CMC: Few-shot Novel View Synthesis via Cross-view Multiplane Consistency
Hanxin Zhu, Tianyu He, Zhibo Chen
TL;DR
This work tackles the problem of NeRF-based few-shot novel view synthesis, where scant input views cause overfitting and poor depth estimation. It introduces Cross-view Multiplane Consistency (CMC), which builds per-view Multiplane Images (MPI) and enforces depth-aware consistency by sharing sampling points across views, supplemented by reconstruction loss on seen views and appearance/depth losses on unseen views. The approach, including per-view MPI, weighted rendering, and cross-view losses, achieves state-of-the-art results on LLFF and Shiny datasets without requiring scene priors or complex priors, improving both visual quality and geometry continuity. By enabling robust, cross-view geometry learning in sparse-view regimes, CMC offers practical gains for real-world view synthesis in VR/AR and related applications.
Abstract
Neural Radiance Field (NeRF) has shown impressive results in novel view synthesis, particularly in Virtual Reality (VR) and Augmented Reality (AR), thanks to its ability to represent scenes continuously. However, when just a few input view images are available, NeRF tends to overfit the given views and thus make the estimated depths of pixels share almost the same value. Unlike previous methods that conduct regularization by introducing complex priors or additional supervisions, we propose a simple yet effective method that explicitly builds depth-aware consistency across input views to tackle this challenge.
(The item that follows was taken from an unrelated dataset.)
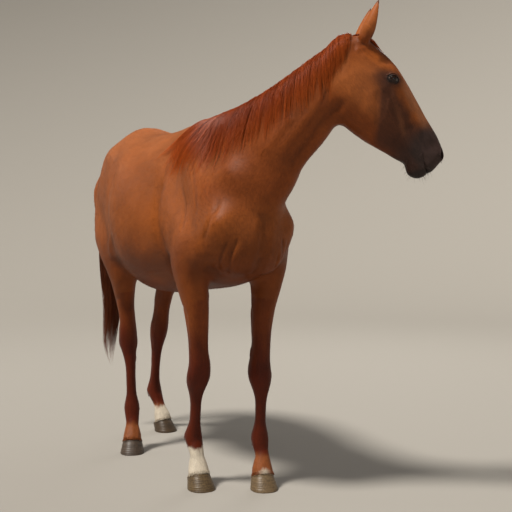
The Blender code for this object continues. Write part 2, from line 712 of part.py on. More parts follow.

Our key insight is that by forcing the same spatial points to be sampled repeatedly in different input views, we are able to strengthen the interactions between views and therefore alleviate the overfitting problem. To achieve this, we build the neural networks on layered representations (\textit{i.e.}, multiplane images), and the sampling point can thus be resampled on multiple discrete planes. Furthermore, to regularize the unseen target views, we constrain the rendered colors and depths from different input views to be the same. Although simple, extensive experiments demonstrate that our proposed method can achieve better synthesis quality over state-of-the-art methods.